* **Task goal**
Output all lines exactly, with nothing added or dropped.

* **Supplied data**
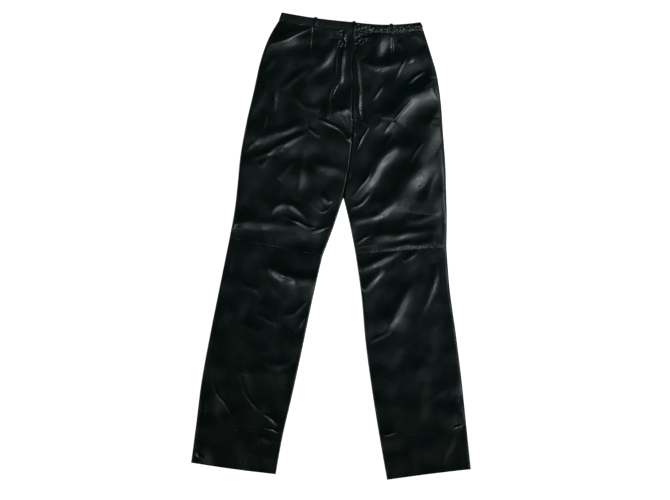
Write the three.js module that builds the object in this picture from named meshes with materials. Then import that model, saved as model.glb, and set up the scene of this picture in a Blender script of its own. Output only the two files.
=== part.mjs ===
// A pair of women's leather trousers, laid flat on their front so that the back shows.
// Millimetres, +Z up. The fronts lie on the ground plane z = 0, the backs lie on the fronts, the waist is
// towards +Y, and left and right are the wearer's, so the left leg is at -X. The origin is the middle of the
// garment's outline, on the ground.
import * as THREE from "three";

// Leather and seams
const LEATHER = 1.5; // wall of a panel
const SEAM_GAP = 0.3; // between the edges of two pieces that are sewn together
const BACK_REST = LEATHER + SEAM_GAP; // height of a back panel's inside where it lies on the front
const SIDE_ROLL = 8; // a back panel rises from the side seam to its full loft within this distance
const SEAM_ROLL = 6; // the same beside the centre seam and the inseam
const LOFT_FALL = 0.5; // the share of the loft that is lost from the middle to the side seam

// Waistband, a folded strip
const BAND_HEIGHT = 20;
const BAND_WALL = 2.4;
const BAND_HOLLOW = 1; // between its back and front layers
const BAND_LEAN = 7; // the top edge is this much shorter than the waist seam on each half
const BAND_STEPS = 12;
const BAND_FOLD_STEPS = 6;

// Belt loops, narrow straps over the waistband. The path is the middle of the strap, from its end turned down
// over the band's top edge to its sewn end on the back: up is measured from the waist seam, and stand is the
// height over what the strap passes, the band or the back.
const LOOP_WIDTH = 8;
const LOOP_WALL = 1.6;
const LOOP_COLUMNS = 3;
const LOOP_PATH = [
  { at: "turned-down end", up: 21.6, stand: -1.6 },
  { at: "top edge", up: 21.6, stand: -0.1 },
  { at: "bend", up: 21, stand: 1 },
  { at: "tacked on the band", up: 19.2, stand: 1.1 },
  { at: "rise", up: 16, stand: 1.9 },
  { at: "arch", up: 11, stand: 2.6 },
  { at: "arch", up: 5, stand: 2.6 },
  { at: "fall", up: 0.6, stand: 2.1 },
  { at: "on the back", up: -1.6, stand: 1.4 },
  { at: "tacked on the back", up: -3, stand: 1.2 },
  { at: "sewn end", up: -5, stand: 1.2 },
];
const LOOPS = [
  { name: "belt_loop_left", side: -1, along: 87 },
  { name: "belt_loop_centre", side: 1, along: 3.5 },
  { name: "belt_loop_right", side: 1, along: 91 },
];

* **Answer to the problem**
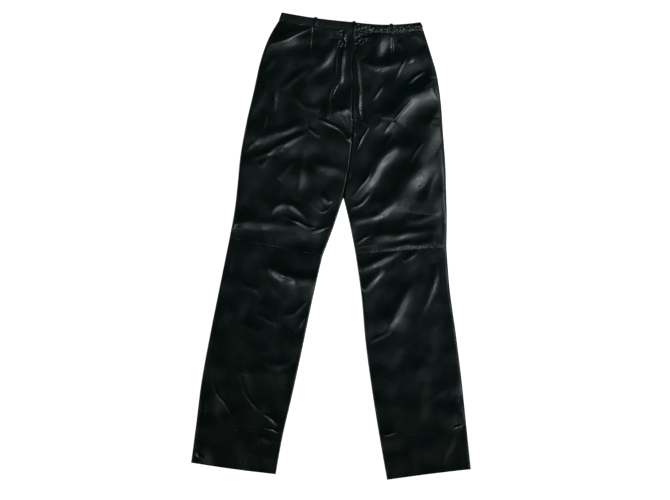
Write the three.js module that builds the object in this picture from named meshes with materials. Then import that model, saved as model.glb, and set up the scene of this picture in a Blender script of its own. Output only the two files.
=== part.mjs ===
// A pair of women's leather trousers, laid flat on their front so that the back shows.
// Millimetres, +Z up. The fronts lie on the ground plane z = 0, the backs lie on the fronts, the waist is
// towards +Y, and left and right are the wearer's, so the left leg is at -X. The origin is the middle of the
// garment's outline, on the ground.
import * as THREE from "three";

// Leather and seams
const LEATHER = 1.5; // wall of a panel
const SEAM_GAP = 0.3; // between the edges of two pieces that are sewn together
const BACK_REST = LEATHER + SEAM_GAP; // height of a back panel's inside where it lies on the front
const SIDE_ROLL = 8; // a back panel rises from the side seam to its full loft within this distance
const SEAM_ROLL = 6; // the same beside the centre seam and the inseam
const LOFT_FALL = 0.5; // the share of the loft that is lost from the middle to the side seam

// Waistband, a folded strip
const BAND_HEIGHT = 20;
const BAND_WALL = 2.4;
const BAND_HOLLOW = 1; // between its back and front layers
const BAND_LEAN = 7; // the top edge is this much shorter than the waist seam on each half
const BAND_STEPS = 12;
const BAND_FOLD_STEPS = 6;

// Belt loops, narrow straps over the waistband. The path is the middle of the strap, from its end turned down
// over the band's top edge to its sewn end on the back: up is measured from the waist seam, and stand is the
// height over what the strap passes, the band or the back.
const LOOP_WIDTH = 8;
const LOOP_WALL = 1.6;
const LOOP_COLUMNS = 3;
const LOOP_PATH = [
  { at: "turned-down end", up: 21.6, stand: -1.6 },
  { at: "top edge", up: 21.6, stand: -0.1 },
  { at: "bend", up: 21, stand: 1 },
  { at: "tacked on the band", up: 19.2, stand: 1.1 },
  { at: "rise", up: 16, stand: 1.9 },
  { at: "arch", up: 11, stand: 2.6 },
  { at: "arch", up: 5, stand: 2.6 },
  { at: "fall", up: 0.6, stand: 2.1 },
  { at: "on the back", up: -1.6, stand: 1.4 },
  { at: "tacked on the back", up: -3, stand: 1.2 },
  { at: "sewn end", up: -5, stand: 1.2 },
];
const LOOPS = [
  { name: "belt_loop_left", side: -1, along: 87 },
  { name: "belt_loop_centre", side: 1, along: 3.5 },
  { name: "belt_loop_right", side: 1, along: 91 },
];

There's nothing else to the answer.